3. In the Court of first instance, the plaintiffs obtained a decree, but on appeal, that decree was reversed by the learned Judge and the suit was dismissed.
4. Here it is contended that the learned Judge was wrong in dismissing the suit: and the points pressed upon us for the appellants were that the learned Judge should have given them a decree for partial ejectment or that, if they were not entitled to that relief, he should have fixed a fair and equitable rent, to be paid to them by the principal defendants for the occupation of the land. It was further contended that if any notice to quit was necessary as a preliminary to the action, the case ought to be remanded for the purpose of having it determined, whether such a notice had not in fact been served upon the principal defendants, since, although the point had been raised in the pleadings, no decision had been arrived at on it by the Court below.
5. The judgment of the learned Judge is not very dear, I confess, to my mind, as to the actual nature of the relation subsisting between the principal parties, to the suit; but the Subordinate Judge has given a history of the tenant-defendants' tenure, which has, I think, only to a very slight extent been dissented from by the learned Judge, the difference between them being that, while the Subordinate Judge arrived at the conclusion that in its inception the tenure was held at a pecuniary rent and was afterwards by consent of parties converted into a service tenure, the learned Judge his found that it was from the beginning a service tenure and has so continued down to the present time. Whether, as the plaintiffs assert, there had been any discontinuance on the part of the tenant-defendants of the service for the rendering of which they had been permitted to hold possession of the land, there has been no finding. But we must take it, in the absence of a finding to the contrary, that the tenure being of the nature found by the Lower Appellate Court, the principal defendants were and are willing, if indeed the point be really material, to render the services, in consideration of which they have held the land, if they be called upon to do so. But the learned Subordinate Judge has indicated an explanation of the present attitude of the plaintiffs towards thorn, pointing out that on the death of one of the co-sharers in the zemindari, the estate passed into the hands of the Court of Wards and that the Court of Wards being of opinion that the services rendered were not a fair equivalent for the value of the land held, endeavored to get something of a higher value from the tenants, and that its attempt has led to the present difficulty.
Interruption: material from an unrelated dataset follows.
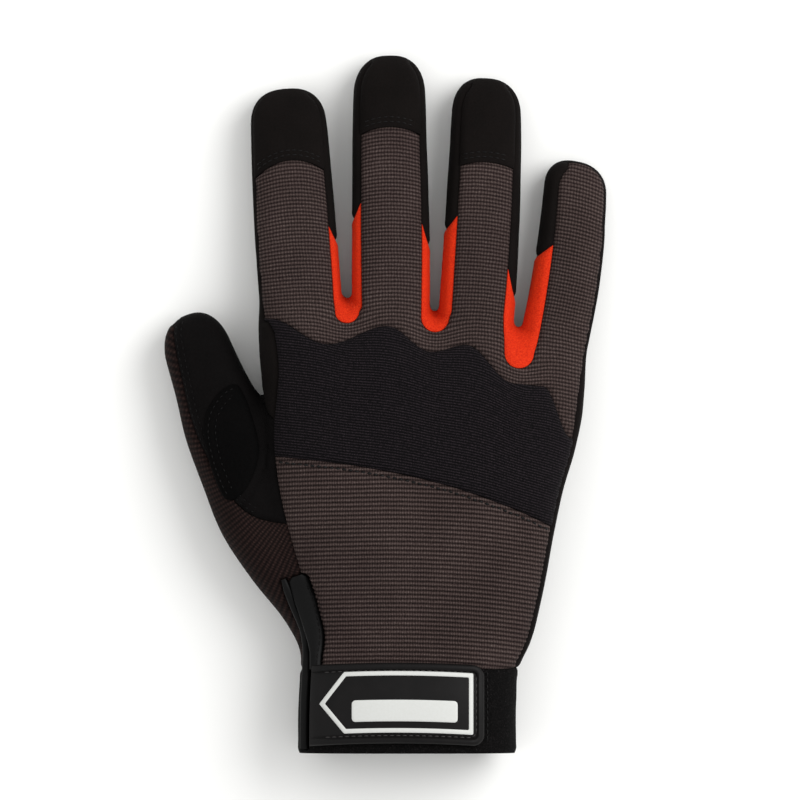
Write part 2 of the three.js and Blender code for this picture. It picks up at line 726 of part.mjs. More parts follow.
function closure() {
  const low = [TAB_OFFSET - TAB_LENGTH / 2, TAB_RISE - TAB_HEIGHT / 2];
  const high = [TAB_OFFSET + TAB_LENGTH / 2, TAB_RISE + TAB_HEIGHT / 2];
  const inward = (distance) => [low.map((v) => v + distance), high.map((v) => v - distance)];
  const [frameLow, frameHigh] = inward(RIM_WIDTH + FRAME_MARGIN);
  const fieldLow = [frameLow[0] + FIELD_LEFT_MARGIN, frameLow[1] + FIELD_LOWER_MARGIN];
  const fieldHigh = [frameHigh[0] - FIELD_RIGHT_MARGIN, fieldLow[1] + FIELD_HEIGHT];
  const plate = roundedPlate(low, high, TAB_CORNER);
  const field = roundedPlate(...inward(RIM_WIDTH), TAB_CORNER - RIM_WIDTH / 2);
  const frame = frameOutline(frameLow, frameHigh, 0).subtract(frameOutline(frameLow, frameHigh, FRAME_LINE));
  const writeOn = roundedPlate(fieldLow, fieldHigh, FIELD_CORNER);
  const bindingLine = slitLine(SLIT.binding);
  const sewnEnd = leftOf(bindingLine, BINDING_WIDTH / 2, bindingLine.at(-1).x);
  const tabTop = -GAP - TAB_THICKNESS;
  const tabBody = skin(tabTop, -GAP).intersect(plate);
  const rim = skin(tabTop - RIM_HEIGHT, -GAP).intersect(plate.subtract(field));
  const print = skin(tabTop - GAP - PRINT_THICKNESS, tabTop - GAP);
  return [
    ["closure_tab", tabBody.add(rim).subtract(slitRoom).subtract(sewnEnd), MOULDED_RUBBER],
    ["tab_frame", print.intersect(frame), WHITE_PRINT],
    ["tab_write_on_field", print.intersect(writeOn), WHITE_PRINT],
  ];
}

// The lines midway between neighbouring fingers.
function midLines() {
  return WEBS.map((web) => {
    const right = axisLine(web.right);
    return axisLine(web.left).map((p, i) => p.lerp(right[i], 0.5));
  });
}

function palmPanels() {
  const wall = shell.intersect(everywhere(BELOW, PALM_SEAM - half)).intersect(aboveCuff).subtract(slitRoom);
  const thumbArea = (margin) => digitArea("thumb", THUMB_ROOT_SHARE, margin);
  const lines = [farLeft, ...midLines(), farRight];
  const fingerArea = (name, i, margin) => {
    const between = betweenLines(offsetLine(lines[i], margin), offsetLine(lines[i + 1], -margin));
    return digitArea(name, ROOT_SHARE, margin).intersect(between);
  };
  const rooms = join([thumbArea(half), ...FINGERS.map((name, i) => fingerArea(name, i, half))]);
  return [
    ["palm_panel", wall.subtract(rooms), SUEDE],
    ["thumb_front", wall.intersect(thumbArea(-half)), SUEDE],
    ...FINGERS.map((name, i) => [`${name}_front`, wall.intersect(fingerArea(name, i, -half)), SUEDE]),
  ];
}

const pieces = [
  ...backPanels(),
  ...fingerSides(),
  ...handSides(),
  ...palmPanels(),
  ["cuff_band", shell.intersect(cuffArea).subtract(slitRoom), LOOP_FABRIC],
  ["slit_binding", rolledStrip(SLIT.binding, BINDING_WIDTH), SMOOTH_BINDING],
  ["slit_gusset", slitGusset, SMOOTH_BINDING],
  ...closure(),
];

const group = new THREE.Group();
for (const [name, solid, material] of pieces) {
  const mesh = new THREE.Mesh(geometryFrom(solid), material);
  mesh.name = name;
  group.add(mesh);
}
const box = new THREE.Box3().setFromObject(group, true);
const middle = box.getCenter(new THREE.Vector3());
group.position.set(-middle.x, -middle.y, -box.min.z);

export default group;
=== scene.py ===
# A right-hand mechanic's glove, lying palm down, dressed over its frame.
#
# Shapes are worked out in millimetres in the hand's own frame: x from the middle of the cuff
# towards the little finger, y from the cuff's mouth to the fingertips, and z up. Each sewn panel is
# a patch of one smooth skin, cut along its seams, with its edges turned down into them.
import math
from collections import namedtuple

import bpy
import numpy as np
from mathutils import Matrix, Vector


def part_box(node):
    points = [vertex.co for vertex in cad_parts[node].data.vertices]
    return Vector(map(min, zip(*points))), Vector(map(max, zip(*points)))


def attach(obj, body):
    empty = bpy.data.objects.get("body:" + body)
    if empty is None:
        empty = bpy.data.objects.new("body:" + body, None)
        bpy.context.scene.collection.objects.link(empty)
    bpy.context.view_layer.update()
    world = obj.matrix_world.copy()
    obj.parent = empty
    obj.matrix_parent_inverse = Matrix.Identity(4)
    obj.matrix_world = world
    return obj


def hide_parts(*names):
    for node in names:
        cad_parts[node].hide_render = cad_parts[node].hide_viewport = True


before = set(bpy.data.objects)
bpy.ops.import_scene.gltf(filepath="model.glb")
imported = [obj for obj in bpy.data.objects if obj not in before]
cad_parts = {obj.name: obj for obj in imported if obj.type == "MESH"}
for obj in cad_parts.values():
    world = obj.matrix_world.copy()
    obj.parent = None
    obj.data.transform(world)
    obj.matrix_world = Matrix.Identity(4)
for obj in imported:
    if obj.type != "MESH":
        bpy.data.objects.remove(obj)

import openvdb
from mathutils import Vector
from mathutils.bvhtree import BVHTree
from mathutils.kdtree import KDTree

for spare in ("Cube", "Light", "Camera"):
    if spare in bpy.data.objects:
        bpy.data.objects.remove(bpy.data.objects[spare])
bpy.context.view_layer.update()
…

6. Reverting to the questions, which, as I have stated, wore raised before us, the learned vakil for the appellants founded his contention that his clients were entitled to a partial ejectment upon three cases, which he cited to us. The first was the old case of Hulodhur Sen v. Gooroo Doss Roy (1873) 20 W.R. 126. Then he referred to the case of Radha Proshad Wasti v. Esuf (1882) I.L.R. 7 Calc. 414 and lastly to the case of Kamal Kumari Chowdhurani v. Kiran Chandra Roy (1898) 2 C.W.N. 229. These cases, however, all of them, are cases in which an individual co-sharer has let a person into the possession of the land as tenant without the consent of the co-sharer seeking to eject that person from the land and we think upon that ground they are distinguishable from the present case, because, as we understand the judgments of the Courts below with respect to the position of the parties, the defendants were originally let into possession of the land as tenants by all the co-sharers in the zemindari; and it appears to us that, in order to justify any individual co-sharer in seeking now to eject them, it must be shown that the tenancy so created by all the co-sharers has been determined by all of them, and the law will not permit a single co-sharer to take separate and independent action, such as has been taken by the plaintiffs in this case, for the purpose of determining even so far as his own share is concerned a tenure or tenancy, which has been created by the common consent of all the co sharers. The law is clearly so laid down in the case of Radha Proshad Wasti v. Esuf (1898) 2 C.W.N. 229, to which I have already referred, at page 417 of the report. It seems to us, therefore, that there being no evidence of the determination of this chakran tenure by the common consent of the co-sharers, who now represent the original creators of the tenure, and the tenancy being therefore still a subsisting tenancy. It is not competent to the plaintiffs to maintain a suit for ejectment of the respondents.
7. In this view, it is unnecessary that we should consider in detail the other points raised on behalf of the appellants, for the judgment of the Lower Court may be maintained upon the principle to which I have just referred. But we may add, I think, that this case, not being governed by the provisions of the Bengal Tenancy Act, but being referable to what I may call for the sake of convenience the common law of the country, it is difficult to perceive upon what footing it would be competent to the 'Court to grant the relief secondly claimed by the plaintiffs, namely, the fixing as between them and the tenant-defendants, a fair and equitable rent, which would be in effect to create a new contract of tenancy between them. However, it is sufficient, for the purpose of this appeal, to any that on the ground we have already mentioned, we think that the judgment of the Court below should be maintained: and we accordingly dismiss the appeal with costs.